DENVER—A man who once faced the death penalty for a brutal prison slaying has won a new trial after a Colorado judge ruled that prosecutors failed to turn over evidence that could have helped the man prove his innocence.
David Bueno, 46, a former inmate at Limon Correctional Facility, was convicted of first-degree murder in April 2008 in the death of Jeffrey Heird. District Judge Douglas Tallman ruled Friday that prosecutors failed to turn over a letter and prison reports that suggested other inmates killed Heird in 2004.
Tallman said the information bolstered Bueno’s defense and could have affected the trial’s outcome. He said failing to turn over the information “is a violation requiring a severe sanction.”
District Attorney Carol Chambers had sought the death penalty against Bueno, but jurors recommended a life sentence instead. Assistant District Attorney Leslie Hansen said they disagree that prosecutors withheld evidence or that the documents could have helped Bueno.
An appeal will be filed with the Colorado Court of Appeals on Thursday, Hansen said.
Bueno, who was serving a 24-year sentence for burglary, and Alejandro Perez, an inmate serving a sentence for second-degree murder, immediately became the focus of the probe into Heird’s death after investigators found an anonymous note near Heird’s cell naming the two men.
Public defense attorney Derek Samuelson had argued that a white supremacist gang Heird was involved in was responsible for his slaying, because he didn’t warn gang members they were being investigated for smuggling drugs.
Documents obtained by prosecutors but not turned over to defense attorneys during the trial include an inmate “hit” list unconnected to Bueno that names three other inmates who were to be “exterminated” and a report written by the prison’s gang intelligence officer.
The intelligence officer raised the prospect that Heird’s death and the suspicious death of another inmate named in the letter were related. An investigation later found that the other inmate died of natural causes, Hansen said.
“This (inmate) note substantiated the defense theory and validated what we were telling the jury all along,” Samuelson, who is now in private practice, told The Associated Press. “And it was not provided to us in a timely fashion, and had it been, would have resulted in a different result.”
Jurors had become deadlocked after four days of deliberations, an indication that some of the jurors didn’t buy the prosecution’s case, Samuelson said. Jurors returned a guilty verdict after further instructions from the judge, but declined to recommend the death penalty sought by prosecutors.

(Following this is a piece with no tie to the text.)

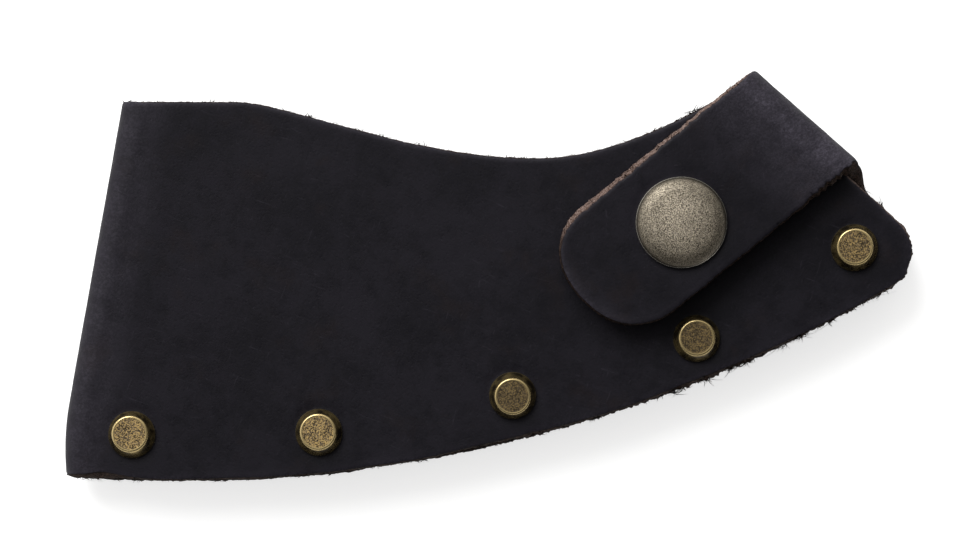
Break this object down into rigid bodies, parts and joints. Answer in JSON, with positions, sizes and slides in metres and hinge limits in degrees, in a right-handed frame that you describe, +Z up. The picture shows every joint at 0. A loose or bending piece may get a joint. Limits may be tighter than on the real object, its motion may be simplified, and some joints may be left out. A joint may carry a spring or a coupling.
{
  "type": "axe blade mask",
  "caption": "Folded leather mask for a felling axe's bit: riveted along its curved edge, open along the top, closed by a strap with a snap fastener.",
  "frame": {"origin": "centre of the bounding box's base, on the surface that the mask lies on", "axes": "+X from the folded side to the toe, +Y out of the open mouth, +Z up through the front panel that carries the snap"},
  "size_m": [0.1404, 0.0681, 0.0182],
  "materials": {
    "leather_body": "dark grained leather, rubbed at the fold",
    "strap": "dark grained leather, brown at its cut edges",
    "welt": "raw brown leather",
    "rivets": "antique brass, satin",
    "snap_cap": "antique nickelled brass, worn",
    "snap_parts": "antique nickelled brass",
    "spring": "bright spring wire"
  },
  "bodies": {
    "sheath": {"leather_body": "leather_body", "edge_welt": "welt", "rivet_front_1": "rivets", "rivet_front_2": "rivets", "rivet_front_3": "rivets", "rivet_front_4": "rivets", "rivet_front_5": "rivets", "rivet_back_1": "rivets", "rivet_back_2": "rivets", "rivet_back_3": "rivets", "rivet_back_4": "rivets", "rivet_back_5": "rivets", "snap_stud": "snap_parts", "snap_eyelet": "snap_parts"},
    "strap_link": {"strap_bend": "strap"},
    "flap": {"strap_flap": "strap", "snap_cap": "snap_cap", "snap_socket": "snap_parts", "snap_spring": "spring"}
  },
  "joints": [
    {"name": "strap_lower_bend", "type": "hinge", "parent": "sheath", "child": "strap_link", "pos_m": [0.05336, 0.02396, 0.00309], "axis": [-0.749, 0.6626, 0], "range_deg": [0, 85]},
    {"name": "strap_upper_bend", "type": "hinge", "parent": "strap_link", "child": "flap", "pos_m": [0.05135, 0.02574, 0.01451], "axis": [-0.749, 0.6626, 0], "range_deg": [0, 85]}
  ]
}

Hansen said Bueno’s defense attorneys reviewed the prison’s investigation file months before Bueno’s trial, which also contained the documents Tallman deemed were crucial to Bueno’s defense. The documents were found in a prosecutor’s file and turned over to Bueno’s defense team in July 2009.
“I think they saw it, but they didn’t make anything of it. It didn’t mention Perez or Bueno,” Hansen said. “It wasn’t relevant for them” or to prosecutors, she added.
“Now everybody is making it to be the magic silver bullet,” she said, adding that another inmate testified that the “hit” letter is a fake.
The documents were discovered after a judge in Perez’s case, one of Bueno’s co-defendants whose case is pending, ordered a review of a prosecutor’s file. A third man faces a charge of serving as a lookout.
Bueno remains incarcerated at the Colorado State Penitentiary.
Bueno’s case is the third murder case that has been overturned in the past three years after allegations of prosecutors failing to turn over evidence.
Timothy Masters was released from prison in January 2008 after new DNA tests pointed to other suspects. Former Larimer County prosecutors Terence Gilmore and Jolene Blair, who are now judges up for retention, were censured for failing to turn over evidence.
The lead detective in that cases, Fort Collins police Lt. Jim Broderick is accused of lying in the investigation and Masters’s trial, and has been charged with perjury. He has denied wrongdoing.
In the second case, Tim Kennedy was released from prison in May 2009 after a judge threw out his conviction in a 1991 double-slaying in Colorado Springs. Among the reasons, a judge ruled that now discredited evidence was allowed at his trial and prosecutors failed to turn over a jailhouse letter that could have helped prove his innocence.